- _WHAT THE TASK ASKS_: Extract all of the data and reproduce it precisely.

- _EXTRACTED RECORDS_:

================================

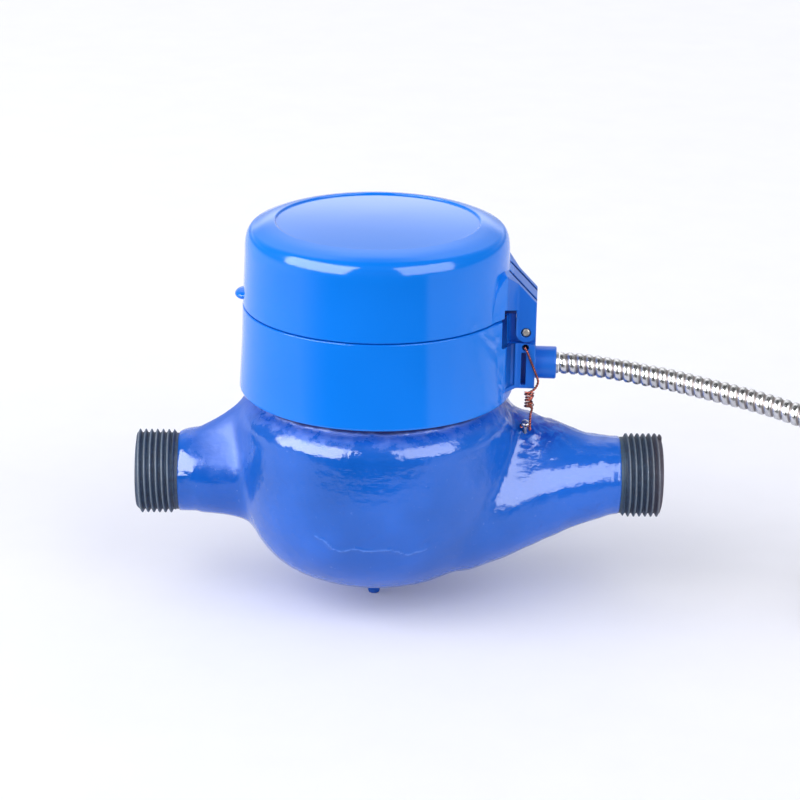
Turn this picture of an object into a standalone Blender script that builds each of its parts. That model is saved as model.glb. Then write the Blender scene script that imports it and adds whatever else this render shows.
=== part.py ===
"""Remote-reading water meter, DN15, multi-jet, dry dial, 165 mm between its pipe ends.

Metres, +Z up. The origin lies where the pipe's axis crosses the register's axis, and +X runs
along the pipe towards the inlet. A cast iron body carries a moulded housing with a hinged lid,
and a steel conduit with the signal lead leaves the housing beside the hinge.
"""

import math

import bmesh
import bpy
from mathutils import Matrix, Vector

CLEARANCE = 0.0003
OVERCUT = 0.002
WELD_DISTANCE = 0.000003
FLATNESS = math.radians(0.05)

# Pipe ends: G 3/4 B threads are 26.44 mm over their crests.
INLET_REACH = 0.090
OUTLET_REACH = 0.075
THREAD_RADIUS = 0.01322
THREAD_ROOT_RADIUS = 0.01206
THREAD_LENGTH = 0.0135
RELIEF_RADIUS = 0.0120
RELIEF_LENGTH = 0.0035
BORE_RADIUS = 0.0080

# Body casting: a bowl on the register's axis with two flared necks.
SHOULDER_STEP = 0.0054
BOWL_EQUATOR = 0.0190
BOWL_DEPTH = 0.0502
BOWL_FULLNESS = 3.3
BOWL_WALL = 0.0046
CROWN_DROP = 0.0028
CROWN_RADIUS = 0.0240
SHOULDER_RADIUS = 0.0080
NUB_RADIUS = 0.0019
# Stations along each neck: distance from the register's axis, height of the centre, radius.
INLET_FLARE = ((0.0670, -0.0004, 0.0143), (0.0580, -0.0006, 0.0171), (0.0490, -0.0006, 0.0206),
               (0.0364, -0.0008, 0.0257), (0.0240, -0.0012, 0.0290))
OUTLET_FLARE = ((0.0560, 0.0008, 0.0133), (0.0500, 0.0022, 0.0156), (0.0440, 0.0042, 0.0184),
                (0.0380, 0.0058, 0.0216), (0.0300, 0.0065, 0.0250))
NUB_LENGTH = 0.0058
BOSS_WALL = 0.0045
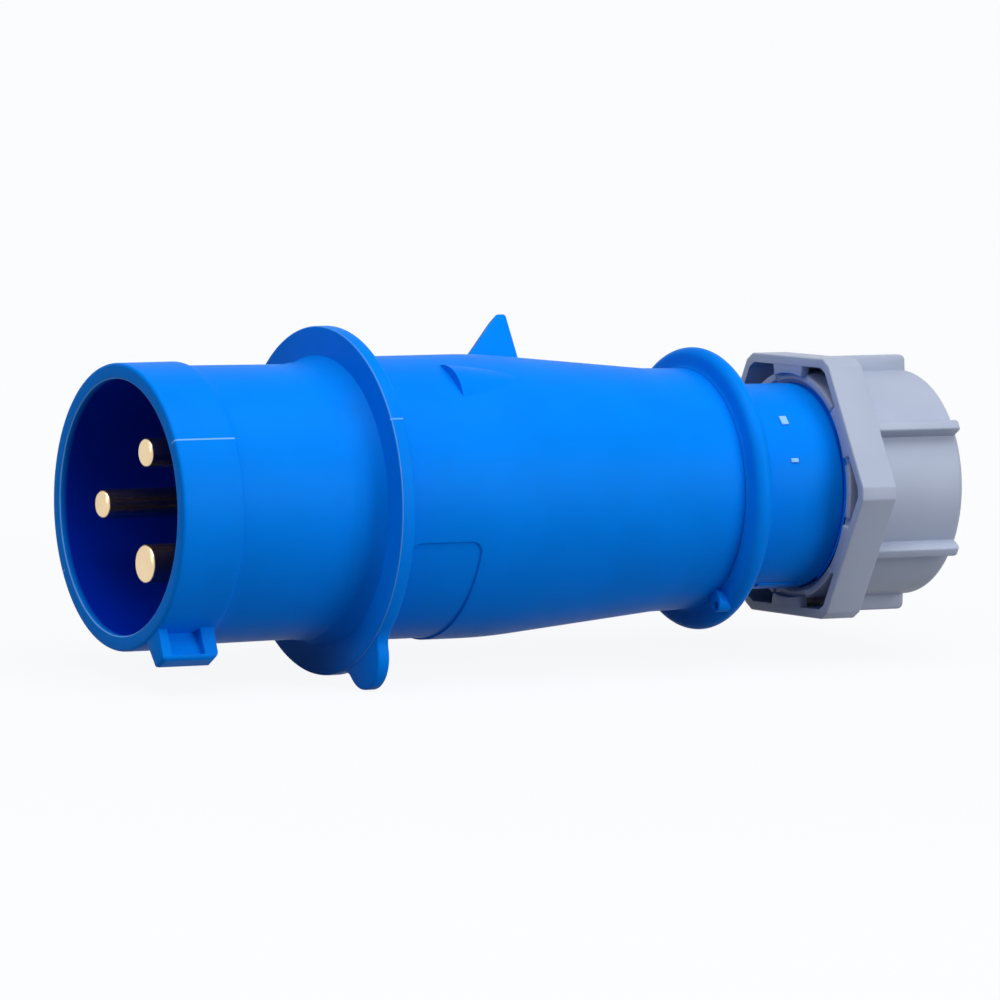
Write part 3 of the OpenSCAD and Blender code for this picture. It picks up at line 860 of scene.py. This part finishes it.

================================

- _SOLVED EXERCISE_:
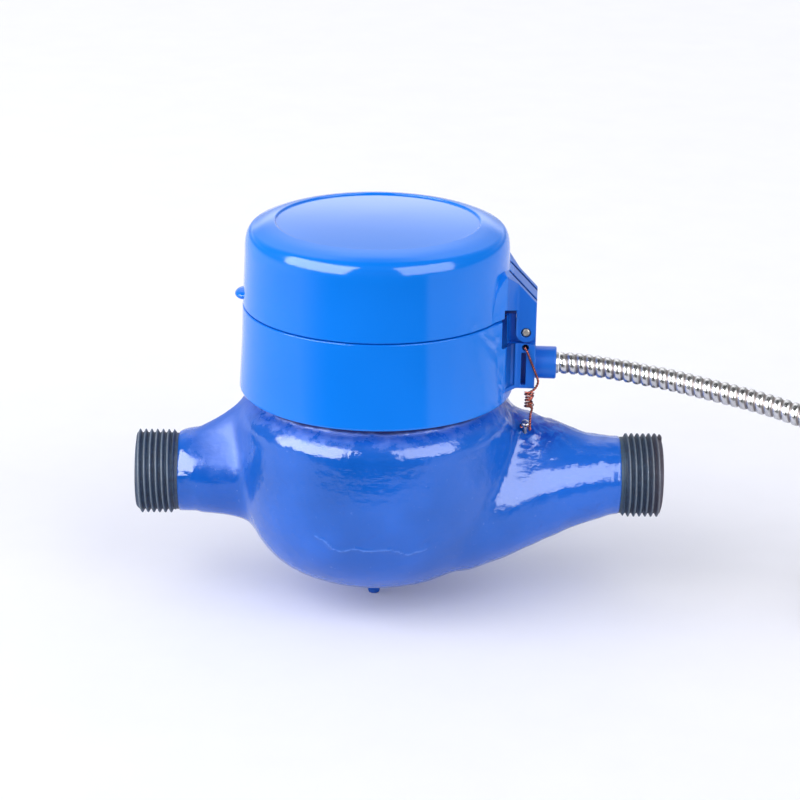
Turn this picture of an object into a standalone Blender script that builds each of its parts. That model is saved as model.glb. Then write the Blender scene script that imports it and adds whatever else this render shows.
=== part.py ===
"""Remote-reading water meter, DN15, multi-jet, dry dial, 165 mm between its pipe ends.

Metres, +Z up. The origin lies where the pipe's axis crosses the register's axis, and +X runs
along the pipe towards the inlet. A cast iron body carries a moulded housing with a hinged lid,
and a steel conduit with the signal lead leaves the housing beside the hinge.
"""

import math

import bmesh
import bpy
from mathutils import Matrix, Vector

CLEARANCE = 0.0003
OVERCUT = 0.002
WELD_DISTANCE = 0.000003
FLATNESS = math.radians(0.05)

# Pipe ends: G 3/4 B threads are 26.44 mm over their crests.
INLET_REACH = 0.090
OUTLET_REACH = 0.075
THREAD_RADIUS = 0.01322
THREAD_ROOT_RADIUS = 0.01206
THREAD_LENGTH = 0.0135
RELIEF_RADIUS = 0.0120
RELIEF_LENGTH = 0.0035
BORE_RADIUS = 0.0080

# Body casting: a bowl on the register's axis with two flared necks.
SHOULDER_STEP = 0.0054
BOWL_EQUATOR = 0.0190
BOWL_DEPTH = 0.0502
BOWL_FULLNESS = 3.3
BOWL_WALL = 0.0046
CROWN_DROP = 0.0028
CROWN_RADIUS = 0.0240
SHOULDER_RADIUS = 0.0080
NUB_RADIUS = 0.0019
# Stations along each neck: distance from the register's axis, height of the centre, radius.
INLET_FLARE = ((0.0670, -0.0004, 0.0143), (0.0580, -0.0006, 0.0171), (0.0490, -0.0006, 0.0206),
               (0.0364, -0.0008, 0.0257), (0.0240, -0.0012, 0.0290))
OUTLET_FLARE = ((0.0560, 0.0008, 0.0133), (0.0500, 0.0022, 0.0156), (0.0440, 0.0042, 0.0184),
                (0.0380, 0.0058, 0.0216), (0.0300, 0.0065, 0.0250))
NUB_LENGTH = 0.0058
BOSS_WALL = 0.0045
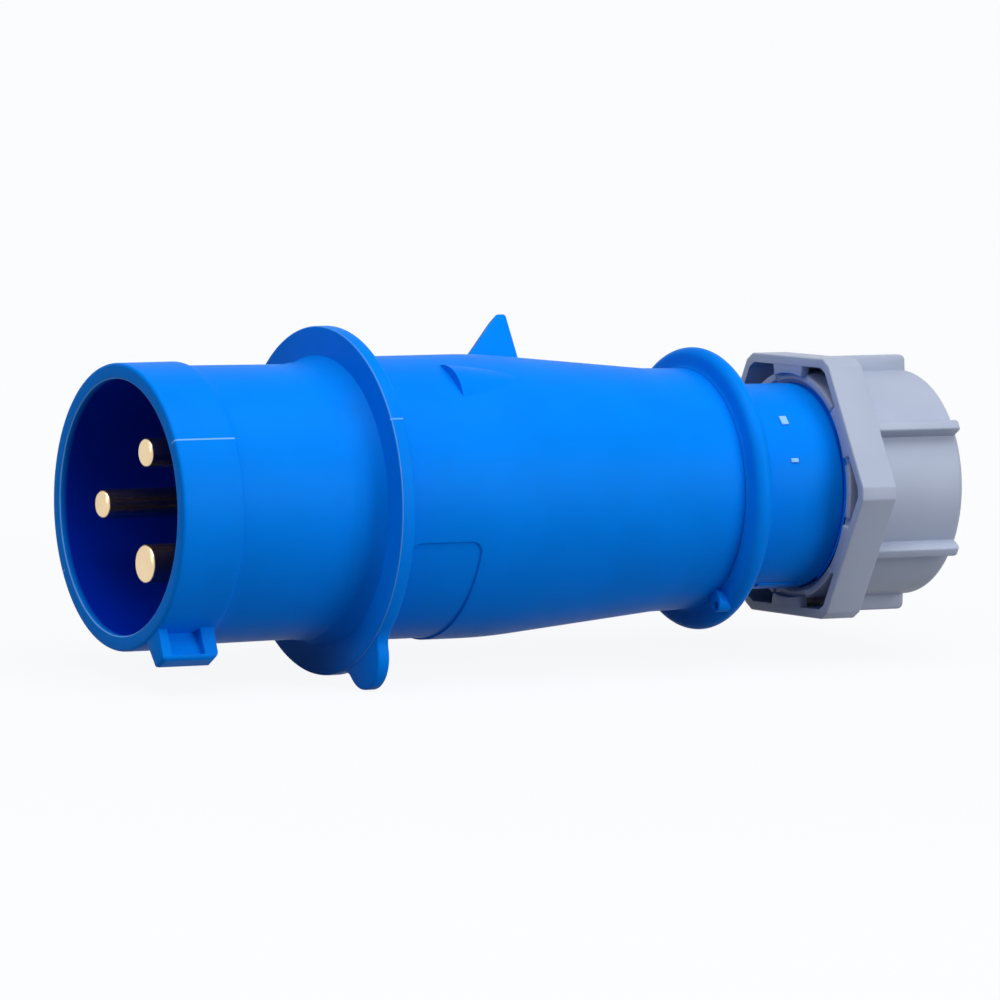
Write part 3 of the OpenSCAD and Blender code for this picture. It picks up at line 860 of scene.py. This part finishes it.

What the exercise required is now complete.